GIVEN PROBLEM: Collect each line containing "scene".

BEGIN SOURCE DATA

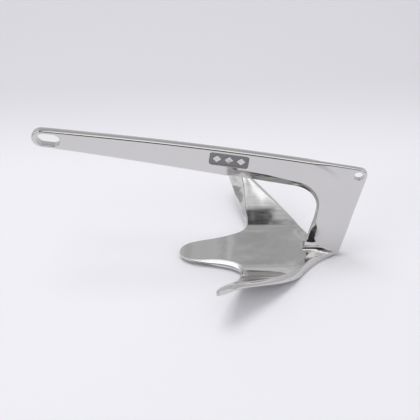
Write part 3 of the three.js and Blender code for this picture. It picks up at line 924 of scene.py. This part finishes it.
FLOOR_HALF = 6.0                          # metres, from the middle to each side
FLOOR_TONES = ((0.80, 0.795, 0.83, 1), (0.82, 0.815, 0.85, 1))
FLOOR_PAINTED_SHADE_TONE = (0.66, 0.655, 0.69, 1)
# painted shade: the floor's colour darkens along an axis, from the first place to the second
# (behind, in front, beside), standing in for the light falling off away from the middle
FLOOR_PAINTED_SHADE_FADES = (("Y", 0.14, 0.36), ("Y", -0.22, -0.42), ("X", -0.27, -0.42))
SOFTBOX_PLACE = (-0.25, 0.1, 1.9)
SOFTBOX_SIZE = (1.1, 0.9)
SOFTBOX_POWER = 16.3


def make_floor():
    mesh = bpy.data.meshes.new("floor")
    far = FLOOR_HALF
    mesh.from_pydata([(-far, -far, 0), (far, -far, 0), (far, far, 0), (-far, far, 0)],
                     [], [(0, 1, 2, 3)])
    floor = bpy.data.objects.new("floor", mesh)
    bpy.context.collection.objects.link(floor)
    material = new_material("pale_floor")
    tree = material.node_tree
    out = add(tree, "ShaderNodeOutputMaterial")
    shader = add(tree, "ShaderNodeBsdfPrincipled")
    shader.inputs["Roughness"].default_value = 0.9
    shader.inputs["Specular IOR Level"].default_value = 0.1
    tree.links.new(shader.outputs["BSDF"], out.inputs["Surface"])
    where = add(tree, "ShaderNodeTexCoord")
    grain = add(tree, "ShaderNodeTexNoise")
    grain.inputs["Scale"].default_value = 3.0
    tree.links.new(where.outputs["Object"], grain.inputs["Vector"])
    colour = add(tree, "ShaderNodeMix", data_type="RGBA")
    colour.inputs["A"].default_value = FLOOR_TONES[0]
    colour.inputs["B"].default_value = FLOOR_TONES[1]
    tree.links.new(grain.outputs["Fac"], colour.inputs["Factor"])
    split = add(tree, "ShaderNodeSeparateXYZ")
    tree.links.new(where.outputs["Object"], split.inputs["Vector"])
    painted_shade_amount = None
    for axis, start, end in FLOOR_PAINTED_SHADE_FADES:
        fade = add(tree, "ShaderNodeMapRange", interpolation_type="SMOOTHSTEP")
        fade.inputs["From Min"].default_value = start
        fade.inputs["From Max"].default_value = end
        tree.links.new(split.outputs[axis], fade.inputs["Value"])
        if painted_shade_amount is None:
            painted_shade_amount = fade.outputs["Result"]
            continue
        larger = add(tree, "ShaderNodeMath", operation="MAXIMUM")
        tree.links.new(painted_shade_amount, larger.inputs[0])
        tree.links.new(fade.outputs["Result"], larger.inputs[1])
        painted_shade_amount = larger.outputs["Value"]
    # painted shade: the floor's colour is mixed towards the darker tone away from the middle
    shade = add(tree, "ShaderNodeMix", data_type="RGBA")
    shade.inputs["B"].default_value = FLOOR_PAINTED_SHADE_TONE
    tree.links.new(painted_shade_amount, shade.inputs["Factor"])
    tree.links.new(colour.outputs["Result"], shade.inputs["A"])
    tree.links.new(shade.outputs["Result"], shader.inputs["Base Color"])
    mesh.materials.append(material)


make_floor()


def area_light(name, place, target, size, power):
    data = bpy.data.lights.new(name, "AREA")
    data.shape = "RECTANGLE"
    data.size, data.size_y = size
    data.energy = power
    light = bpy.data.objects.new(name, data)
    light.location = place
    light.visible_glossy = False
    light.rotation_euler = (Vector(target) - Vector(place)).to_track_quat("-Z", "Y").to_euler()
    bpy.context.collection.objects.link(light)


area_light("overhead_softbox", SOFTBOX_PLACE, (0, 0, 0), SOFTBOX_SIZE, SOFTBOX_POWER)

world = bpy.data.worlds.new("studio")
world.use_nodes = True
tree = world.node_tree
tree.nodes.clear()
link = tree.links.new
sky = add(tree, "ShaderNodeBackground")
ends = add(tree, "ShaderNodeOutputWorld")
link(sky.outputs["Background"], ends.inputs["Surface"])
where = add(tree, "ShaderNodeTexCoord")
split = add(tree, "ShaderNodeSeparateXYZ")
link(where.outputs["Generated"], split.inputs["Vector"])


def ramp_of(stops, value, low, high):
    """A ramp of brightness over value, for stops of (value, brightness)."""
    ramp = add(tree, "ShaderNodeValToRGB")
    elements = ramp.color_ramp.elements
    while len(elements) < len(stops):
        elements.new(1.0)
    for element, (at, level) in zip(elements, stops):
        element.position = (at - low) / (high - low)
        element.color = (level, level, level * 1.01, 1)
    scaled = add(tree, "ShaderNodeMapRange")
    scaled.inputs["From Min"].default_value = low
    scaled.inputs["From Max"].default_value = high
    link(value, scaled.inputs["Value"])
    link(scaled.outputs["Result"], ramp.inputs["Fac"])
    return ramp.outputs["Color"]


# the angle over the studio, from the back wall's foot through the ceiling to the camera's side
angle = add(tree, "ShaderNodeMath", operation="ARCTAN2")
link(split.outputs["Z"], angle.inputs[0])
link(split.outputs["Y"], angle.inputs[1])
degrees = add(tree, "ShaderNodeMath", operation="MULTIPLY")
degrees.inputs[1].default_value = 180 / math.pi
link(angle.outputs["Value"], degrees.inputs[0])
# each stop is a place and a brightness: that angle in degrees for the first two, then the
# direction's X for the rest
MIDDLE_STOPS = ((-30, 0.8), (0, 0.74), (15, 0.68), (32, 0.6), (44, 0.5), (60, 0.5), (80, 0.62),
                (92, 0.85), (102, 1.3), (125, 1.4), (129, 0.5), (133, 0.06), (165, 0.03),
                (180, 0.04))
SIDE_STOPS = ((-30, 0.8), (0, 0.74), (30, 0.66), (60, 0.6), (84, 0.7), (100, 0.8), (112, 0.85),
              (124, 0.95), (130, 1.5), (146, 1.6), (150, 0.4), (180, 0.3))
ACROSS_STOPS = ((-0.42, 1.0), (-0.34, 1.0), (-0.3, 0.0), (0.35, 0.0), (0.5, 1.0))
STAND_STOPS = ((-0.34, 1.0), (-0.31, 0.1), (-0.115, 0.06), (-0.09, 1.0), (-0.062, 1.0),
               (-0.05, 0.5), (-0.034, 0.5), (-0.024, 1.0), (0.3, 1.0))
FRAME_STOPS = ((-0.09, 1.0), (-0.07, 0.1), (-0.042, 0.1), (-0.03, 0.9))
middle = ramp_of(MIDDLE_STOPS, degrees.outputs["Value"], -180, 180)
sides = ramp_of(SIDE_STOPS, degrees.outputs["Value"], -180, 180)
across = ramp_of(ACROSS_STOPS, split.outputs["X"], -1, 1)
both = add(tree, "ShaderNodeMix", data_type="RGBA")
link(across, both.inputs["Factor"])
link(middle, both.inputs["A"])
link(sides, both.inputs["B"])
cloud = add(tree, "ShaderNodeTexNoise")
cloud.inputs["Scale"].default_value = 16.0
cloud.inputs["Detail"].default_value = 1.5
link(where.outputs["Generated"], cloud.inputs["Vector"])
patchy = add(tree, "ShaderNodeMapRange")
patchy.inputs["From Min"].default_value = 0.3
patchy.inputs["From Max"].default_value = 0.7
patchy.inputs["To Min"].default_value = 0.78
patchy.inputs["To Max"].default_value = 1.2
link(cloud.outputs["Fac"], patchy.inputs["Value"])
shaded = add(tree, "ShaderNodeMix", data_type="RGBA", blend_type="MULTIPLY")
shaded.inputs["Factor"].default_value = 1.0


def darkened(colour, stops, start, full, full_end, end):
    """The colour with a dark stand across it, between those angles over the studio."""
    stand = ramp_of(stops, split.outputs["X"], -1, 1)
    span = ramp_of(((start, 0.0), (full, 1.0), (full_end, 1.0), (end, 0.0)),
                   degrees.outputs["Value"], -180, 180)
    mixed = add(tree, "ShaderNodeMix", data_type="RGBA", blend_type="MULTIPLY")
    link(span, mixed.inputs["Factor"])
    link(colour, mixed.inputs["A"])
    link(stand, mixed.inputs["B"])
    return mixed.outputs["Result"]


stands = darkened(both.outputs["Result"], STAND_STOPS, 84, 90, 128, 132)
frames = darkened(stands, FRAME_STOPS, 60, 66, 88, 94)
link(frames, shaded.inputs["A"])
link(patchy.outputs["Result"], shaded.inputs["B"])
link(shaded.outputs["Result"], sky.inputs["Color"])
sky.inputs["Strength"].default_value = 1.0
bpy.context.scene.world = world

# ---- camera -------------------------------------------------------------------------------------

CAMERA_LENS = 100.03
CAMERA_PLACE = (0.12091, -0.95797, 0.87579)
# degrees: above the floor, round from straight ahead, and about its own line of sight
CAMERA_ELEVATION = 40.0
CAMERA_AZIMUTH = 6.87
CAMERA_ROLL = -5.2

lens = bpy.data.cameras.new("camera")
lens.sensor_width = 36.0
lens.lens = CAMERA_LENS
lens.clip_start = 0.01
camera = bpy.data.objects.new("camera", lens)
camera.matrix_world = (
    Matrix.Translation(CAMERA_PLACE)
    @ Matrix.Rotation(math.radians(CAMERA_AZIMUTH), 4, "Z")
    @ Matrix.Rotation(math.radians(90 - CAMERA_ELEVATION), 4, "X")
    @ Matrix.Rotation(math.radians(CAMERA_ROLL), 4, "Z")
)
bpy.context.collection.objects.link(camera)
bpy.context.scene.camera = camera
bpy.context.scene.view_settings.view_transform = "Standard"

END SOURCE DATA

RESPONSE FOR THIS EXERCISE:
Write part 3 of the three.js and Blender code for this picture. It picks up at line 924 of scene.py. This part finishes it.
bpy.context.scene.world = world
bpy.context.scene.camera = camera
bpy.context.scene.view_settings.view_transform = "Standard"